The article on the extreme neglect of Dorothy Pistillo by her daughter struck a nerve with me (“Omahan who left mother in squalor gets probation,” Aug. 6 World-Herald). If we can’t protect the most vulnerable among us, what kind of a society have we become?

The judge clearly did not consider the horror of this crime. The daughter left a box of Depends and some juice on the floor near her mother.

Give me a break.

I want to hear more about the incident — like who is living in the home in Rockbrook.
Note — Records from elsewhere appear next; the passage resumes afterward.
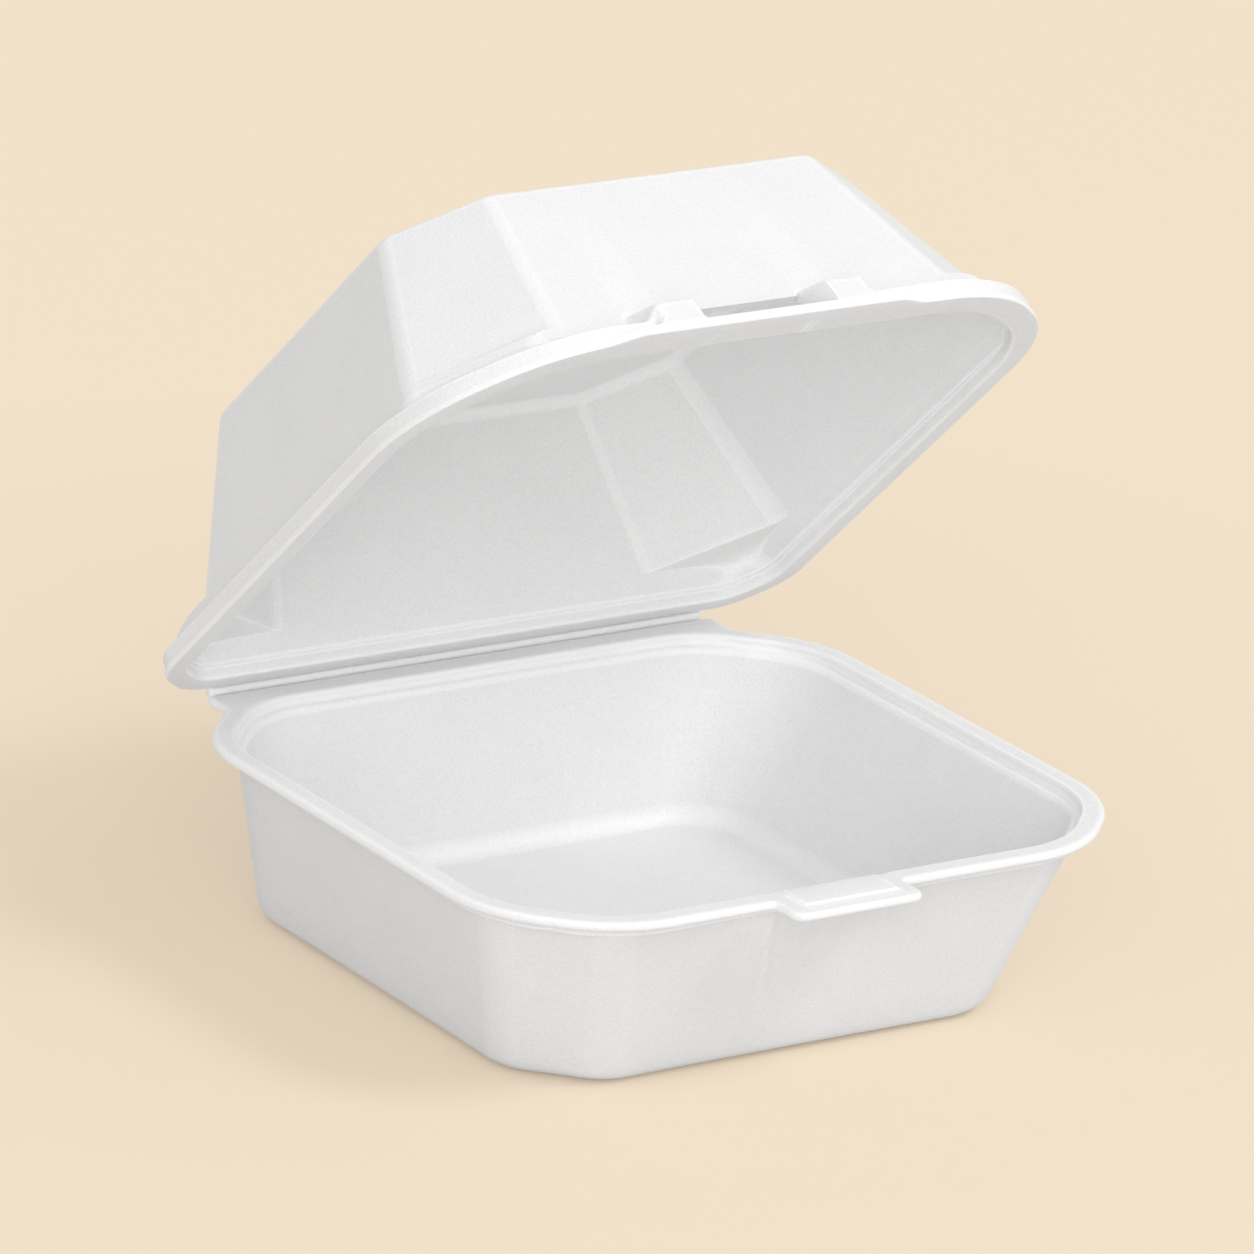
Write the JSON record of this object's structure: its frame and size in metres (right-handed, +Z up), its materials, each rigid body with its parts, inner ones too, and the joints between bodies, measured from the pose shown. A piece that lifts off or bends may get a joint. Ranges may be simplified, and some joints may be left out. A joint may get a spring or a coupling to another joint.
{
  "type": "foam clamshell container",
  "caption": "White moulded foam takeaway container with a hinged domed lid, a latch tab on the tray and a slot for it in the lid.",
  "frame": {"origin": "middle of the tray's flat underside, in the plane it rests on, half way between the sides", "axes": "+X along the hinge to the right of someone facing the latch, +Y from the latch to the hinge, +Z up"},
  "size_m": [0.152, 0.1707, 0.1589],
  "materials": {
    "foam": "matte white expanded polystyrene foam with a very fine bead grain"
  },
  "bodies": {
    "tray": {"base_tray": "foam"},
    "bar": {"hinge_bar": "foam"},
    "lid": {"lid": "foam"}
  },
  "joints": [
    {"name": "tray_crease", "type": "hinge", "parent": "tray", "child": "bar", "pos_m": [0, 0.0715, 0.03945], "axis": [-1, 0, 0], "range_deg": [-22, 68]},
    {"name": "lid_crease", "type": "hinge", "parent": "bar", "child": "lid", "pos_m": [0, 0.07274, 0.04251], "axis": [-1, 0, 0], "range_deg": [-22, 68]}
  ]
}
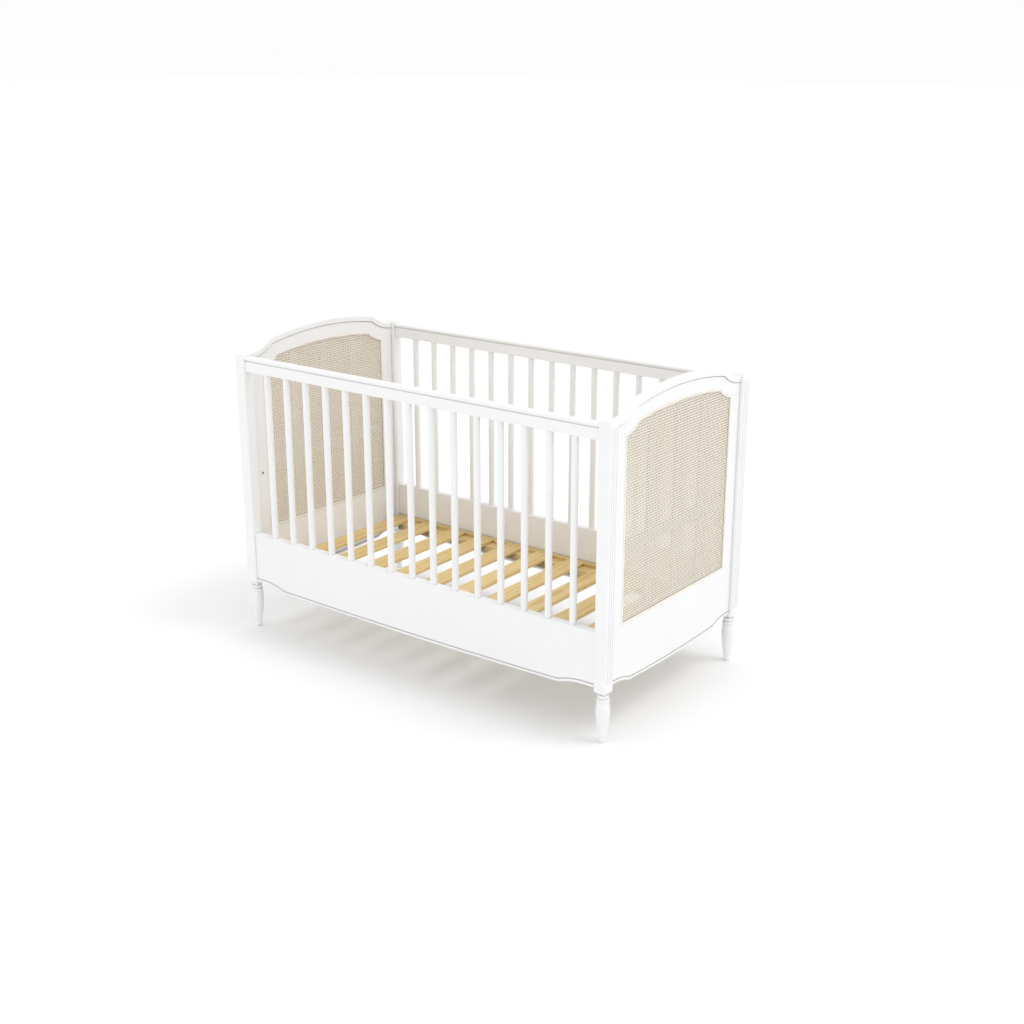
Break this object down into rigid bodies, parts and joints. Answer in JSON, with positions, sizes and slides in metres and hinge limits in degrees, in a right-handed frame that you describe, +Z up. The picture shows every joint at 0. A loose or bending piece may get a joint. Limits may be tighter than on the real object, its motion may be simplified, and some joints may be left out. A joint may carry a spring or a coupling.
{
  "type": "baby crib",
  "caption": "White wooden baby crib with barred sides, arched cane-panelled ends, turned legs and a slatted base that lifts to a higher setting.",
  "frame": {"origin": "centre of the crib's footprint, on the floor", "axes": "+Z up, X along the crib between its arched ends, -Y towards the front side"},
  "size_m": [1.462, 0.762, 1.007],
  "materials": {
    "white_paint": "satin white lacquer on solid wood",
    "rattan": "matt natural woven cane",
    "beading": "matt natural cane strip",
    "pine": "satin clear-varnished pine",
    "beech": "plain fluted beech dowel",
    "steel": "bright zinc-plated steel"
  },
  "bodies": {
    "frame": {"apron_back": "white_paint", "apron_front": "white_paint", "bars_back": "white_paint", "bars_front": "white_paint", "cam_locks": "steel", "cam_studs": "steel", "crest_rail_left": "white_paint", "crest_rail_right": "white_paint", "cross_rail_left": "white_paint", "cross_rail_right": "white_paint", "end_dowels": "beech", "inner_beading_left": "beading", "inner_beading_right": "beading", "inner_rattan_left": "rattan", "inner_rattan_right": "rattan", "leg_back_left": "white_paint", "leg_back_right": "white_paint", "leg_front_left": "white_paint", "leg_front_right": "white_paint", "leg_studs": "steel", "lower_panel_left": "white_paint", "lower_panel_right": "white_paint", "outer_beading_left": "beading", "outer_beading_right": "beading", "outer_rattan_left": "rattan", "outer_rattan_right": "rattan", "post_back_left": "white_paint", "post_back_right": "white_paint", "post_front_left": "white_paint", "post_front_right": "white_paint", "side_dowels": "beech", "stile_back_left": "white_paint", "stile_back_right": "white_paint", "stile_front_left": "white_paint", "stile_front_right": "white_paint", "support_inserts": "steel", "support_studs": "steel", "top_rail_back": "white_paint", "top_rail_front": "white_paint", "window_laths_left": "white_paint", "window_laths_right": "white_paint"},
    "slatted_base": {"base_hooks": "steel", "base_rail_back": "pine", "base_rail_front": "pine", "hook_screws": "steel", "slat_01": "pine", "slat_02": "pine", "slat_03": "pine", "slat_04": "pine", "slat_05": "pine", "slat_06": "pine", "slat_07": "pine", "slat_08": "pine", "slat_09": "pine", "slat_10": "pine", "slat_11": "pine", "slat_screws": "steel"}
  },
  "joints": [
    {"name": "base_lift", "type": "slide", "parent": "frame", "child": "slatted_base", "axis": [0, 0, 1], "range_m": [0, 0.347]}
  ]
}
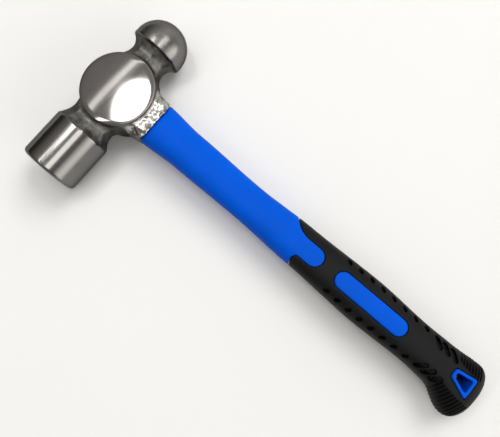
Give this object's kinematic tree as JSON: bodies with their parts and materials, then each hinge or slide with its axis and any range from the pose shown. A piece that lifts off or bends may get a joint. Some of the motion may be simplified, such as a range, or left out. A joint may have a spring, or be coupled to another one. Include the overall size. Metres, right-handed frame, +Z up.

Please don’t tell me it’s the daughter.

Stephanie Paladino, Plattsmouth, Neb.

Fewer drivers, better roads

Patrick Petersen might be right about studying the Autobahn for solutions to road maintenance ideas (“Check out the Autobahn,” Aug. 5 Public Pulse).

It is my understanding that there are fewer drivers in Germany due to high standards to obtain a driver’s license; gas prices are almost double what we pay here; and there is an extensive public transportation system of buses and trains.

So reduced usage of the roads naturally leads to easier upkeep.

A.R. Gentry, Omaha

Gambling the Good Life away

To all the naysayers of any form of extended gambling, I say that as a form of revenue which could benefit the state in such matters as education and infrastructure, why not keep that money here instead of sending it over to Iowa?

If one ventures over to a casino across the river, the majority of the folks appear to be Nebraska residents.

With gambling there is inherent risk, but the rewards of truly having the Good Life in this state outweigh this.

As long as our leaders and Pat Loontjer have their way, we will continue to send our money across the border instead of keeping it here.